→ Task directions: Print all entries precisely as they are written.

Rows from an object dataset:

-- start --

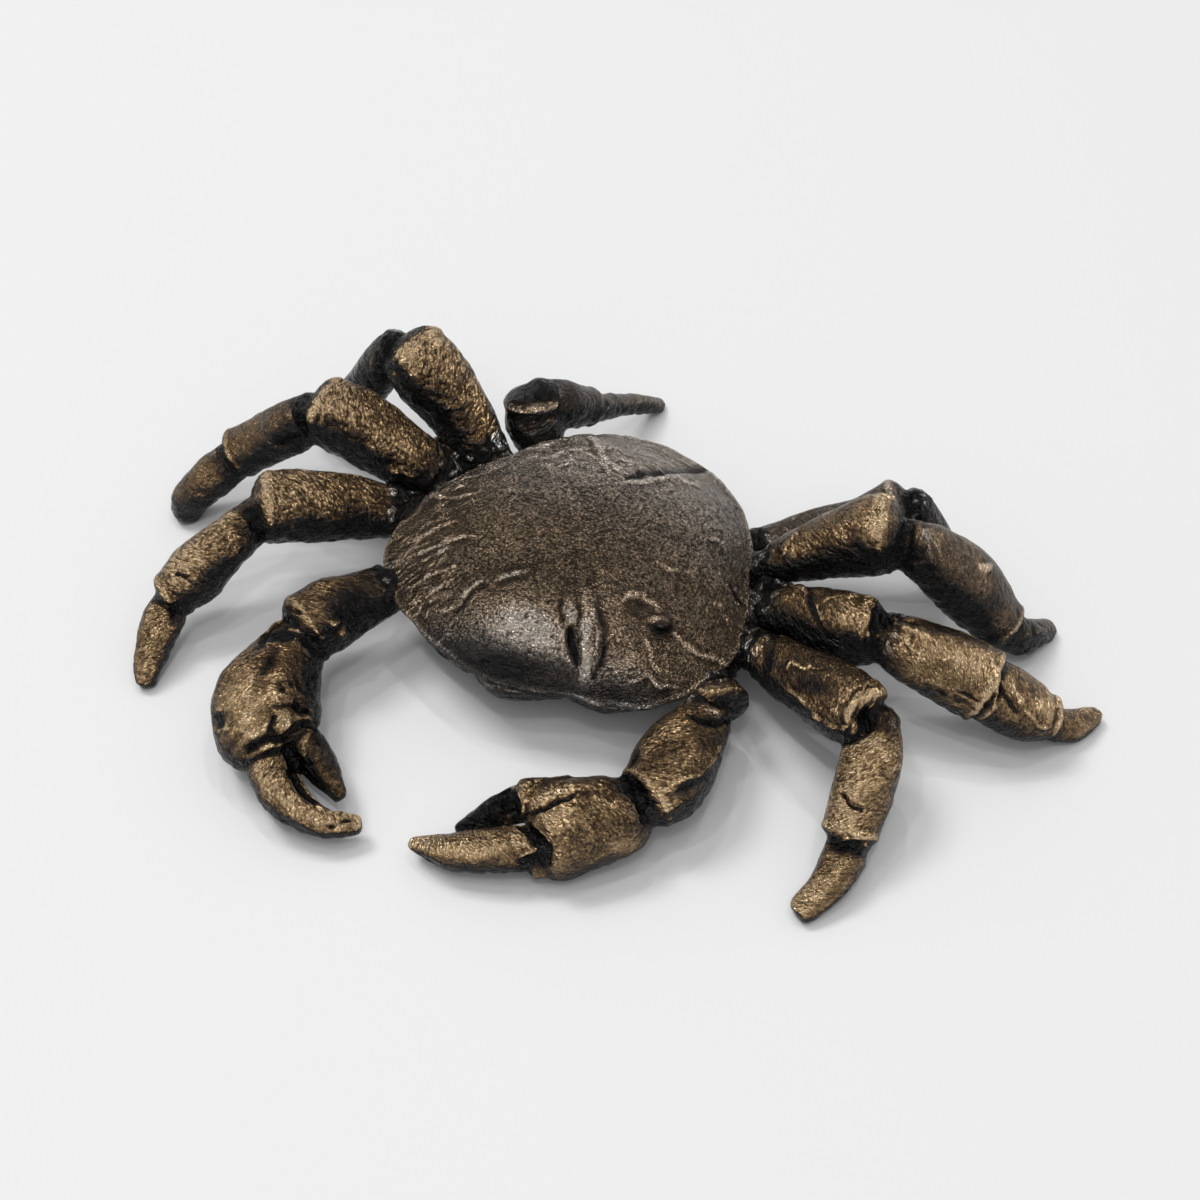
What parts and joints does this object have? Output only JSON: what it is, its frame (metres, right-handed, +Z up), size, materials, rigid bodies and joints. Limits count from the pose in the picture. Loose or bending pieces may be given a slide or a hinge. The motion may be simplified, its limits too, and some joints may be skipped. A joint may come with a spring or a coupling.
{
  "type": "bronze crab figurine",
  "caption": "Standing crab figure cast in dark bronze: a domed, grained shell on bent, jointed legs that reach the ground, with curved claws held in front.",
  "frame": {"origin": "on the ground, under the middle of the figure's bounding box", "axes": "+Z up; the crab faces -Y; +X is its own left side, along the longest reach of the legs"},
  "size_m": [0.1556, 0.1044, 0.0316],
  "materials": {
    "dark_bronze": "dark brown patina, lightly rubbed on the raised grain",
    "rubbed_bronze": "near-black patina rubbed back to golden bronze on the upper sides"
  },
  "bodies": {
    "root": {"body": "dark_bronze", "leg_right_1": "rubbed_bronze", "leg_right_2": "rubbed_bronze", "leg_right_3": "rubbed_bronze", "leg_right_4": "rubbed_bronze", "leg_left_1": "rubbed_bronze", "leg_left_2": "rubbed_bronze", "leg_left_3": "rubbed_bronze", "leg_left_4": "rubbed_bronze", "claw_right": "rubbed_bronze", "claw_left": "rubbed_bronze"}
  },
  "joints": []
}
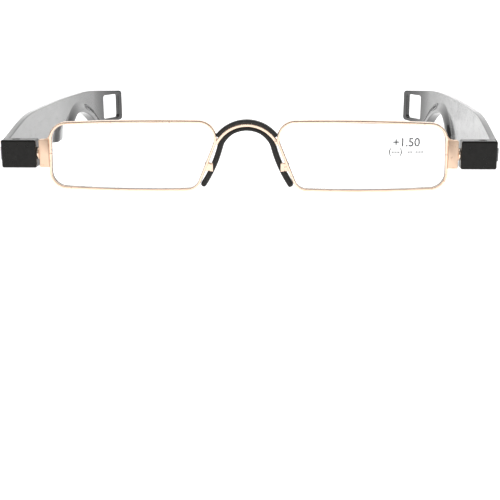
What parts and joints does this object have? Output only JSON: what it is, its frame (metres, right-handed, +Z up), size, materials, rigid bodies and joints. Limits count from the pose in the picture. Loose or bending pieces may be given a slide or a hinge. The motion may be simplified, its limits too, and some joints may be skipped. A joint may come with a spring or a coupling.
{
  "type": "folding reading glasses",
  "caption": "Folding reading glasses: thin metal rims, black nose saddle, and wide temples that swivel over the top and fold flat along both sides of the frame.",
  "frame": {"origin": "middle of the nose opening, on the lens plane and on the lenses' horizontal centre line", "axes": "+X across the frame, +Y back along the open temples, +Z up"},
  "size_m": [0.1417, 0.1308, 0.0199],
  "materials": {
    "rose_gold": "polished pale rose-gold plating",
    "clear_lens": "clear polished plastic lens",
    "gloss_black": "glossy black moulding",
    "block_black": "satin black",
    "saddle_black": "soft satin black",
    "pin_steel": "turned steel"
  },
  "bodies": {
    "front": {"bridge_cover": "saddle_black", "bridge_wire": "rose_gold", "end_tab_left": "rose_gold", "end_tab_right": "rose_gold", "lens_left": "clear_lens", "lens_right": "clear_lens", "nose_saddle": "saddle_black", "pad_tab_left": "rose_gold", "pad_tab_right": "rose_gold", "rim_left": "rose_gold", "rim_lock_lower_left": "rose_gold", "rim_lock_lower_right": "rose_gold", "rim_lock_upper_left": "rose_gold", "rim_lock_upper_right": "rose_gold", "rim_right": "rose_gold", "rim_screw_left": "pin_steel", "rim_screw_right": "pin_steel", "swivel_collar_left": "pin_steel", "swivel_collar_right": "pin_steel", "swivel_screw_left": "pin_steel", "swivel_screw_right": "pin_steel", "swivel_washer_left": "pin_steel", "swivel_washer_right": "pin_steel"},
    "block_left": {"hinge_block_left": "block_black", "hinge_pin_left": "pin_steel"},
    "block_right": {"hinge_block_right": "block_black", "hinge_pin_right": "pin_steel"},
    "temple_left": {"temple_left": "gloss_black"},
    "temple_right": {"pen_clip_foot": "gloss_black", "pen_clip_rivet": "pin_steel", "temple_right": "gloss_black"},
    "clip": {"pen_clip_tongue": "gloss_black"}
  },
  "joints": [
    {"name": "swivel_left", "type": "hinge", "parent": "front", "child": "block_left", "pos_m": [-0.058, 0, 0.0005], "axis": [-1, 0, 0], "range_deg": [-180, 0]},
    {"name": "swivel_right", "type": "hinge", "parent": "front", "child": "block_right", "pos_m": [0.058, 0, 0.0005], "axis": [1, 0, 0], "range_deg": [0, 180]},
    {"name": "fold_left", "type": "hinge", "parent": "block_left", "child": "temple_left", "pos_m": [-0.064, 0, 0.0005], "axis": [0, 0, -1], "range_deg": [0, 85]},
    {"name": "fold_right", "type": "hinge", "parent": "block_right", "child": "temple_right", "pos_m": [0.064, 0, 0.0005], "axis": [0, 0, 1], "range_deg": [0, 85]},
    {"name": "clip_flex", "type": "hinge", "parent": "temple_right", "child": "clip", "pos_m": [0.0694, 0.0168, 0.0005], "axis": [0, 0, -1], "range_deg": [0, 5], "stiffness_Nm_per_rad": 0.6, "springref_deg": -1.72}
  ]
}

-- end --

→ Expected answer:
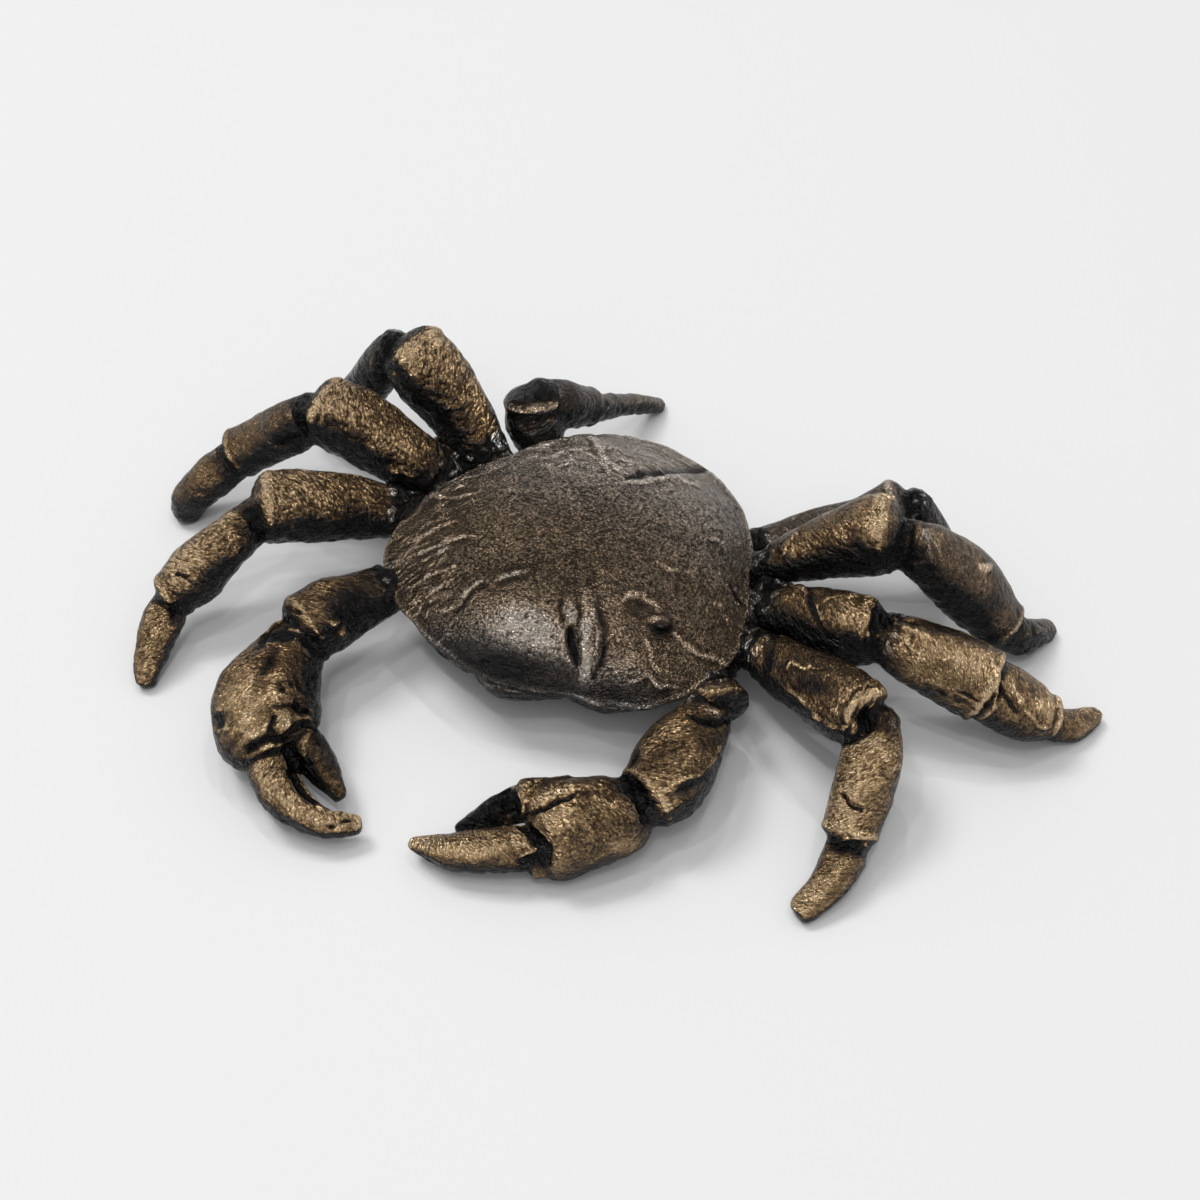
What parts and joints does this object have? Output only JSON: what it is, its frame (metres, right-handed, +Z up), size, materials, rigid bodies and joints. Limits count from the pose in the picture. Loose or bending pieces may be given a slide or a hinge. The motion may be simplified, its limits too, and some joints may be skipped. A joint may come with a spring or a coupling.
{
  "type": "bronze crab figurine",
  "caption": "Standing crab figure cast in dark bronze: a domed, grained shell on bent, jointed legs that reach the ground, with curved claws held in front.",
  "frame": {"origin": "on the ground, under the middle of the figure's bounding box", "axes": "+Z up; the crab faces -Y; +X is its own left side, along the longest reach of the legs"},
  "size_m": [0.1556, 0.1044, 0.0316],
  "materials": {
    "dark_bronze": "dark brown patina, lightly rubbed on the raised grain",
    "rubbed_bronze": "near-black patina rubbed back to golden bronze on the upper sides"
  },
  "bodies": {
    "root": {"body": "dark_bronze", "leg_right_1": "rubbed_bronze", "leg_right_2": "rubbed_bronze", "leg_right_3": "rubbed_bronze", "leg_right_4": "rubbed_bronze", "leg_left_1": "rubbed_bronze", "leg_left_2": "rubbed_bronze", "leg_left_3": "rubbed_bronze", "leg_left_4": "rubbed_bronze", "claw_right": "rubbed_bronze", "claw_left": "rubbed_bronze"}
  },
  "joints": []
}
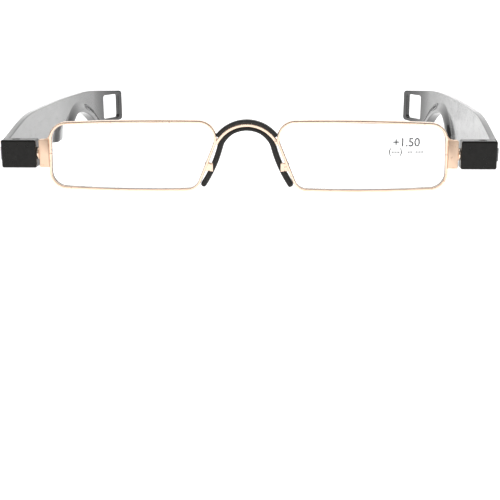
What parts and joints does this object have? Output only JSON: what it is, its frame (metres, right-handed, +Z up), size, materials, rigid bodies and joints. Limits count from the pose in the picture. Loose or bending pieces may be given a slide or a hinge. The motion may be simplified, its limits too, and some joints may be skipped. A joint may come with a spring or a coupling.
{
  "type": "folding reading glasses",
  "caption": "Folding reading glasses: thin metal rims, black nose saddle, and wide temples that swivel over the top and fold flat along both sides of the frame.",
  "frame": {"origin": "middle of the nose opening, on the lens plane and on the lenses' horizontal centre line", "axes": "+X across the frame, +Y back along the open temples, +Z up"},
  "size_m": [0.1417, 0.1308, 0.0199],
  "materials": {
    "rose_gold": "polished pale rose-gold plating",
    "clear_lens": "clear polished plastic lens",
    "gloss_black": "glossy black moulding",
    "block_black": "satin black",
    "saddle_black": "soft satin black",
    "pin_steel": "turned steel"
  },
  "bodies": {
    "front": {"bridge_cover": "saddle_black", "bridge_wire": "rose_gold", "end_tab_left": "rose_gold", "end_tab_right": "rose_gold", "lens_left": "clear_lens", "lens_right": "clear_lens", "nose_saddle": "saddle_black", "pad_tab_left": "rose_gold", "pad_tab_right": "rose_gold", "rim_left": "rose_gold", "rim_lock_lower_left": "rose_gold", "rim_lock_lower_right": "rose_gold", "rim_lock_upper_left": "rose_gold", "rim_lock_upper_right": "rose_gold", "rim_right": "rose_gold", "rim_screw_left": "pin_steel", "rim_screw_right": "pin_steel", "swivel_collar_left": "pin_steel", "swivel_collar_right": "pin_steel", "swivel_screw_left": "pin_steel", "swivel_screw_right": "pin_steel", "swivel_washer_left": "pin_steel", "swivel_washer_right": "pin_steel"},
    "block_left": {"hinge_block_left": "block_black", "hinge_pin_left": "pin_steel"},
    "block_right": {"hinge_block_right": "block_black", "hinge_pin_right": "pin_steel"},
    "temple_left": {"temple_left": "gloss_black"},
    "temple_right": {"pen_clip_foot": "gloss_black", "pen_clip_rivet": "pin_steel", "temple_right": "gloss_black"},
    "clip": {"pen_clip_tongue": "gloss_black"}
  },
  "joints": [
    {"name": "swivel_left", "type": "hinge", "parent": "front", "child": "block_left", "pos_m": [-0.058, 0, 0.0005], "axis": [-1, 0, 0], "range_deg": [-180, 0]},
    {"name": "swivel_right", "type": "hinge", "parent": "front", "child": "block_right", "pos_m": [0.058, 0, 0.0005], "axis": [1, 0, 0], "range_deg": [0, 180]},
    {"name": "fold_left", "type": "hinge", "parent": "block_left", "child": "temple_left", "pos_m": [-0.064, 0, 0.0005], "axis": [0, 0, -1], "range_deg": [0, 85]},
    {"name": "fold_right", "type": "hinge", "parent": "block_right", "child": "temple_right", "pos_m": [0.064, 0, 0.0005], "axis": [0, 0, 1], "range_deg": [0, 85]},
    {"name": "clip_flex", "type": "hinge", "parent": "temple_right", "child": "clip", "pos_m": [0.0694, 0.0168, 0.0005], "axis": [0, 0, -1], "range_deg": [0, 5], "stiffness_Nm_per_rad": 0.6, "springref_deg": -1.72}
  ]
}